HB 372 would define guidelines to ensure sex offenders compliance to current statutes on prohibitions of internet access by requiring defendants to submit to regular inspection of each electronic device used by the defendant to access the Internet. This bill would expand the statute by extending the internet access prohibitions to moderate risk (Level 2) sex offenders.
HB 372 would ensure that sex offenders comply with prohibitions against certain types of internet access. Currently, not all counties in Texas ensure compliance to internet prohibition for high risk sex offenders. Some of the counties that are presently in compliance with the internet prohibition statute have paid for contracts to software development companies to install monitoring software that will prohibit access to certain social networking sites. Presumably, counties not currently in compliance would do the same if this bill is enacted.
An identical bill has come to the floor during a past legislative session but was not enacted. Yet, due to the persistence of certain legislators and activists who actively struggle to ensure that our communities are properly safeguarded, this bill has had been resurrected and is again under consideration by the legislature.
We support the provisions of this bill which would ensure that counties enforce the internet prohibitions against high risk sex offenders.
We do have concerns about adding the prohibition to moderate risk offenders. This concern is based on flaws in the risk level assessment mechanism which sometimes leads people who are clearly higher risk individuals to be classified as low risk and people who are clearly low risk individuals to be classified as moderate risk. The risk assessment mechanism can be found at this link: assigning risk level of assessment.

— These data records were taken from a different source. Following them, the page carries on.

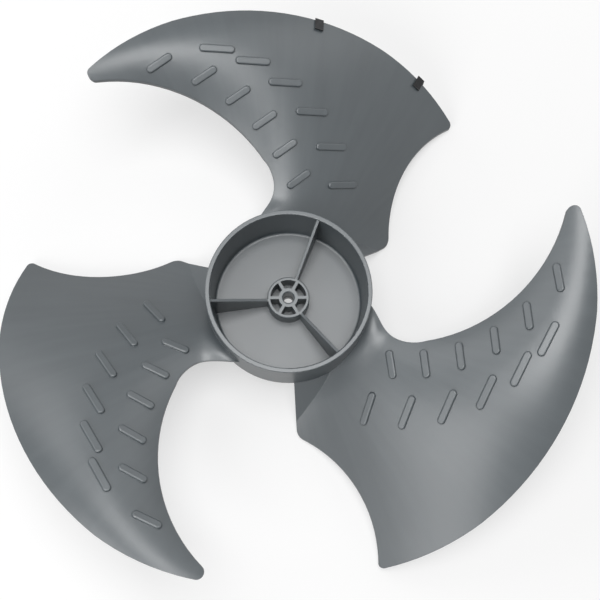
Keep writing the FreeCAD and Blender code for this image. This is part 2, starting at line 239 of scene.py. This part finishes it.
def white_world():
    """Even, faint light from all round, and plain white where it is looked at."""
    world = bpy.data.worlds.new("studio")
    bpy.context.scene.world = world
    tree = empty_tree(world)
    link = tree.links.new
    light = node(tree, "Background", Color=WHITE, Strength=WORLD_STRENGTH)
    white = node(tree, "Background", Color=WHITE, Strength=1.0)
    lit = node(tree, "MixShader")
    out = node(tree, "OutputWorld")
    link(looked_at(tree), lit.inputs["Fac"])
    link(light.outputs["Background"], lit.inputs[1])
    link(white.outputs["Background"], lit.inputs[2])
    link(lit.outputs["Shader"], out.inputs["Surface"])


def added(name, data):
    """An object of the scene that holds the data."""
    made = bpy.data.objects.new(name, data)
    bpy.context.scene.collection.objects.link(made)
    return made


def add_camera():
    data = bpy.data.cameras.new("camera")
    data.lens = LENS_MM
    data.sensor_fit = "HORIZONTAL"
    data.sensor_width = SENSOR_MM
    back = -CAMERA_VIEW.normalized()
    right = CAMERA_UP.cross(back).normalized()
    up = back.cross(right)
    turn = Matrix((right, up, back)).transposed().to_4x4()
    camera = added("camera", data)
    camera.matrix_world = Matrix.Translation(CAMERA_PLACE) @ turn
    bpy.context.scene.camera = camera


def add_light(name, elevation, azimuth, share):
    data = bpy.data.lights.new(name, "AREA")
    data.shape = "DISK"
    data.size = LIGHT_SIZE
    data.energy = share * (pi * LIGHT_DISTANCE) ** 2
    rise, turn = radians(elevation), radians(azimuth)
    outward = Vector((cos(rise) * cos(turn), cos(rise) * sin(turn), sin(rise)))
    aim = (-outward).to_track_quat("-Z", "Y")
    light = added(name, data)
    light.matrix_world = Matrix.Translation(outward * LIGHT_DISTANCE) @ aim.to_matrix().to_4x4()


def add_floor(height):
    mesh = bpy.data.meshes.new("floor")
    signs = ((-1, -1), (1, -1), (1, 1), (-1, 1))
    corners = [(x * FLOOR_HALF, y * FLOOR_HALF, height) for x, y in signs]
    mesh.from_pydata(corners, [], [(0, 1, 2, 3)])
    mesh.materials.append(floor_material())
    floor = added("floor", mesh)


def dress(name, material):
    """Gives a CAD node its material."""
    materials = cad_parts[name].data.materials
    materials.clear()
    materials.append(material)


add_camera()
white_world()
for light in LIGHTS:
    add_light(*light)
add_floor(cad_low[2] - FLOOR_GAP)

dress("impeller", moulding_material())
steel = clip_material()
for clip in ("balance_clip_1", "balance_clip_2"):
    dress(clip, steel)

bpy.context.scene.view_settings.view_transform = "Standard"
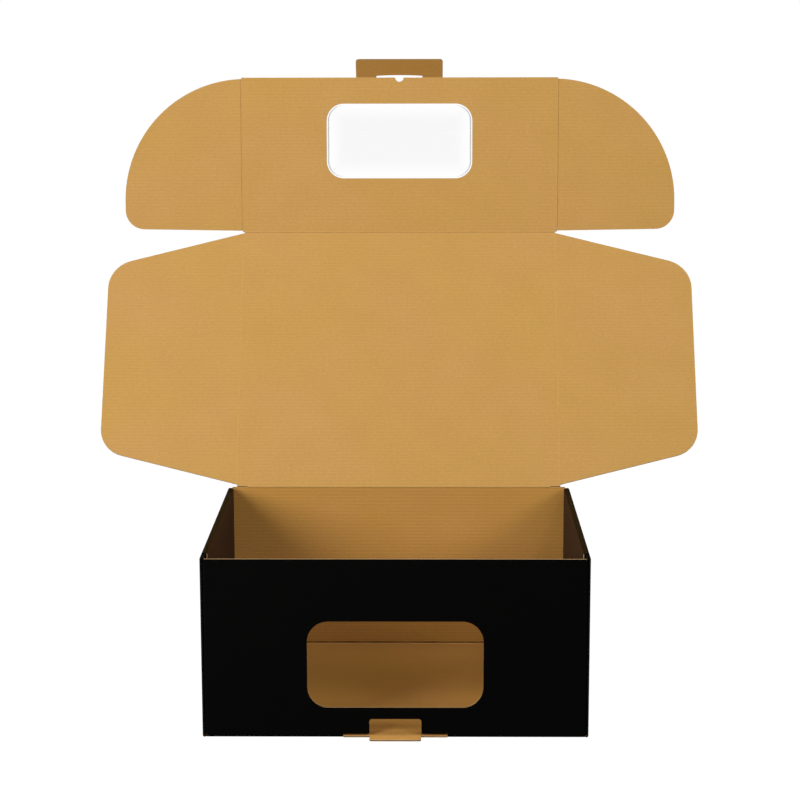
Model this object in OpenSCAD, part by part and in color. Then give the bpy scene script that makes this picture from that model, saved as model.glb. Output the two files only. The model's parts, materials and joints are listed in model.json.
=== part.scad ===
// Roll-end mailer tray with an attached lid, die-cut and folded from one sheet of fine-flute
// corrugated board, black outside and kraft inside. It stands open as a tray. The origin is on the
// floor under the middle of the base, the front faces -Y and Z is up.

/* [Board] */
// Thickness of the corrugated board
board_t = 1.5; // [1.2:0.1:2]
// Inside radius of the tray's right-angle folds
fold_r = 0.5; // [0.3:0.1:1]
// Depth of a flap's crease axis behind its kraft face
crease_d = 0.3; // [0.2:0.05:0.5]
// Half of the slit between two panels that share a crease
crease_gap = 0.05; // [0.03:0.01:0.1]
// Air between neighbouring layers of a rolled side wall
ply_gap = 0.4; // [0.2:0.1:2]

/* [Tray] */
// Outside width of the tray
tray_w = 330; // [250:1:420]
// Outside depth of the tray, front to back
tray_d = 272; // [220:1:360]
// Height of the rolled side rims
rim_h = 158.7; // [150:0.1:200]
// How far the front wall's cut edge lies below the underside of the rolled rims
front_drop = 0.2; // [0.2:0.1:6]
// How far the side wall's plain front end rises over the front wall's cut edge
side_rise = 0.2; // [0:0.1:0.2]
// Setback of a side wall's upright cut edges from the front and back faces
side_setback = 0.6; // [0.3:0.1:2]
// How far behind the front face the rolled rim starts
roll_front = 15; // [8:1:30]
// How far before the back face the rolled rim ends
roll_back = 5; // [4:1:20]
// Chamfer at the two lower corners of a rolled-in panel
roll_chamfer = 8; // [2:1:20]
// Length of the corner flaps held inside the side walls
corner_flap_l = 104; // [60:1:105]
// Slant of the corner flaps' free ends
corner_flap_taper = 8; // [0:1:20]

/* [Foot locks] */
// Length of each foot that locks a rolled-in panel into the base
foot_l = 36; // [20:1:50]
// Distance of each foot's middle from the middle of the tray
foot_y = 66; // [40:1:80]
// Narrowing of a foot at each end, towards its tip
foot_taper = 1; // [0:0.5:3]
// Height of a foot's tip above the floor
foot_lift = 0.2; // [0:0.1:0.5]
// Clearance round a foot in its slot, and of a cut tongue in its hole
kerf = 0.2; // [0.2:0.05:0.5]

/* [Front wall window] */
// Width of the window in the front wall
window_w = 150; // [80:1:200]
// Height of the window in the front wall
window_h = 76; // [40:1:100]
// Height of the window's lower edge above the floor
window_z = 26.6; // [22:0.2:40]
// Corner radius of the window in the front wall
window_r = 18; // [6:1:24]

/* [Lock] */
// Width of the slit along the front wall's foot
slit_w = 89; // [88:1:120]
// Clear height of that slit above the base
slit_h = 1.6; // [1.6:0.1:3]
// Width of the tongue that stays in the plane of the base
tongue_w = 44; // [30:0.2:60]
// Length of the tongue from its crease
tongue_l = 15; // [10:0.5:17]
// Corner radius of the tongue's tip
tongue_r = 2.4; // [1:0.1:5]
// Lift of the tongue above the floor, in degrees
tongue_lift = 5; // [1:0.5:30]

/* [Lid] */
// Air between the closed lid and the rims
lid_fit = 0.15; // [0.1:0.05:0.5]
// Air at each face of the flaps that hang inside the closed tray
side_fit = 0.15; // [0.1:0.05:0.5]
// Air between the closed tuck panel and the front wall
tuck_fit = 0.4; // [0.2:0.1:1]
// Lean of the open lid behind upright, in degrees
lid_lean = 28.8; // [0:0.2:60]
// Length of the relief slit at each end of the lid's hinge crease
relief_l = 10; // [4:1:20]
// Width of the relief slit
relief_w = 0.4; // [0.4:0.1:2]

/* [Lid side flaps] */
// Reach of each side flap beyond its crease
flap_l = 135; // [90:1:140]
// Distance of a side flap's root from the hinge crease, and a little less from the front crease
flap_root = 2.2; // [1.5:0.1:6]
// Slope of the flap's edge on the hinge side, in degrees
flap_slope_low = 14.4; // [5:0.2:25]
// Slope of the flap's edge on the tuck side, in degrees
flap_slope_high = 14.9; // [5:0.1:25]
// Corner radius on the hinge side
flap_r_low = 28; // [10:1:40]
// Corner radius on the tuck side
flap_r_high = 30; // [10:1:40]

/* [Tuck panel] */
// Height of the tuck panel's lower crease above the floor when the box is closed
tuck_floor = 5.05; // [4:0.05:12]
// Fold of the tuck panel towards the kraft side of the lid, in degrees
tuck_fold = 26.8; // [0:0.2:27]
// Width of the tuck panel's window
tuck_window_w = 146; // [80:1:180]
// Height of the tuck panel's window
tuck_window_h = 74.4; // [40:0.2:90]
// How far that window's middle sits above the front wall's window when the box is closed
tuck_window_rise = 3.55; // [0:0.05:8]
// Corner radius of the tuck panel's window
tuck_window_r = 17; // [6:1:24]
// Thickness of the clear film over that window
film_t = 0.2; // [0.1:0.05:0.3]
// Overlap of the film on the board round the window
film_lap = 9; // [4:1:20]

/* [Tuck ears] */
// Reach of each ear beyond its crease
ear_l = 118; // [80:1:125]
// Radius of the ear's leading edge
ear_r = 122.3; // [100:0.1:130]
// How far short of the tuck panel's lower edge that arc meets the ear's crease
ear_drop = 1.3; // [0:0.1:6]
// Corner radius at the ear's outer lower corner
ear_corner_r = 19; // [6:1:22]
// Gap between the lid crease and the ear's edge at its root
ear_root = 1.3; // [1:0.1:4]
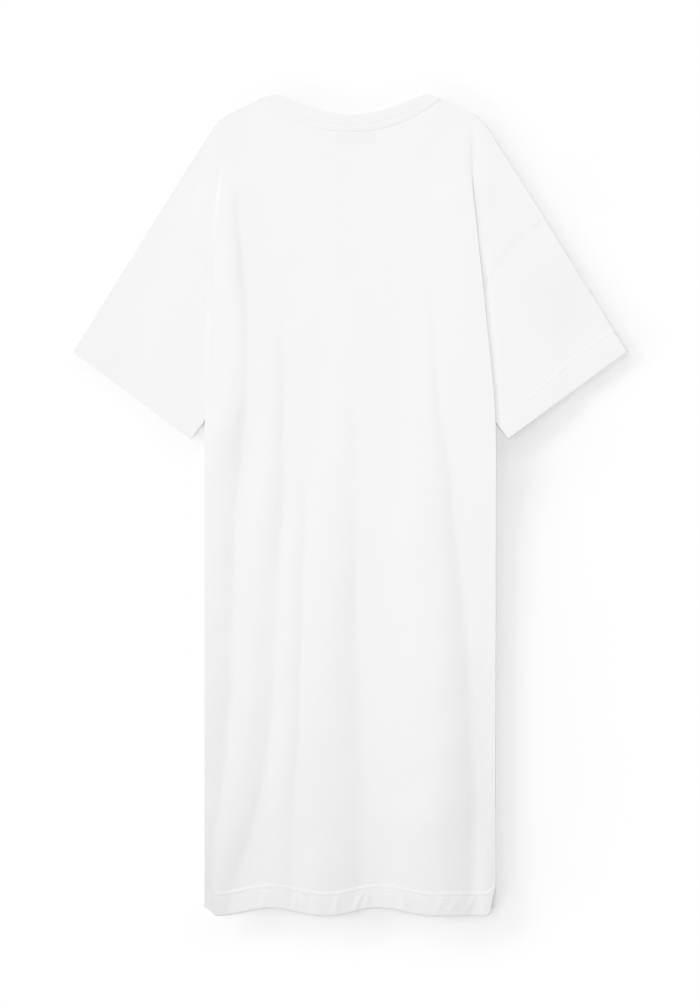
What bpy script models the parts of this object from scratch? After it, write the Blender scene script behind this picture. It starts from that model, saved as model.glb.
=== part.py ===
"""Plain jersey t-shirt dress, laid flat on a table with its back side up.

X runs across the dress, Y from the hem to the neck, Z up from the table, in metres.
The long sides are tucked in between back and front, so the body is narrower than its
cut and its edges lie over the sleeves. Functions work in "out", the distance from the
centre line, and "up", the distance from the lowest point of the hem.
"""
import math

import bmesh
import bpy
import numpy as np

# ---- cloth ----
WALL = 0.0010                  # jersey wall
HEM_WALL = 0.0012              # where a hem is turned up
RIB_WALL = 0.0012
RIB_CLEAR = 0.00005            # lets its folded ends stay above the table
PITCH = 0.0015                 # from one layer of cloth to the next
SEAM_GAP = 0.0003              # between two pieces along a seam
REST = WALL / 2                # middle of the layer that lies on the table

# ---- lengths ----
DRESS_LENGTH = 1.178           # lowest hem point to the neck points
HALF_CHEST = 0.255             # cut width of a half panel at the underarm
HALF_HEM = 0.262               # and at the hem
BODY_HEM = 0.033               # depth of the turned-up hem
SLEEVE_HEM = 0.038

# ---- neck ----
NECK_OUT = 0.103               # neck point on the inner edge of the rib
NECK_UP = DRESS_LENGTH - 0.0014
BACK_DROP = 0.0293             # centre back, inner edge of the rib
FRONT_DROP = 0.085             # centre front
RIB_WIDTH = 0.025
SEAM_OUT = 0.1308              # where the rib's seam meets the shoulder
SEAM_UP = 1.169
BACK_CURVE = 1.8               # power of the inner edge's curve across the back
BACK_SEAM_CURVE = 2.3          # power of the seam's curve

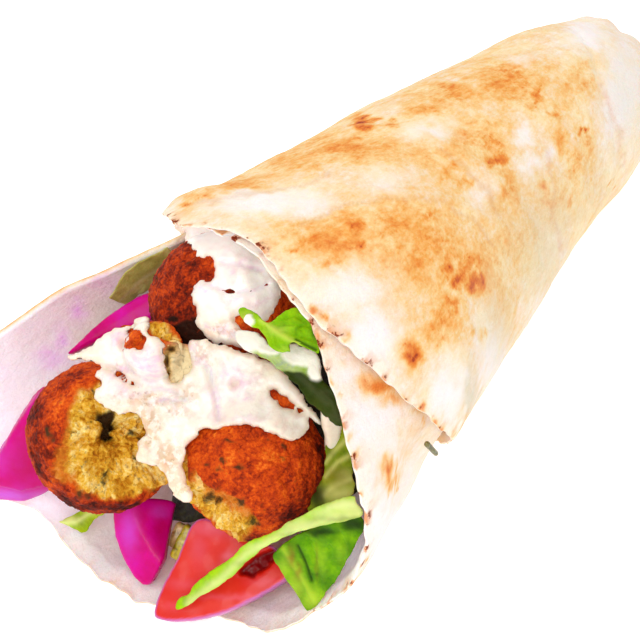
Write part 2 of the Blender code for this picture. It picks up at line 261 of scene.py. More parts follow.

For example the assessment tool may very easily lead to an obviously low risk person (such as a college student who foolishly streaks at a ballgame) being wrongly labeled as moderate risk and thus being subject to the internet prohibition which seems excessive. At the same time, there are cases where child sex offenders are labeled as low risk, meaning they would not be subject to the same level of monitoring as the foolish streaker in the previous example. This disparity in assessment outcomes leads to a clear disparity in monitoring requirements. It would be better to keep the prohibition limited to high risk offenders as currently in statute.
While we continue to support the bill because it fits within the appropriate role of government, it may be wise to consider amending it to strike the provision extending internet monitoring to moderate risk offenders until a more consistent mechanism can be developed for assessing who is truly a risk and who is not.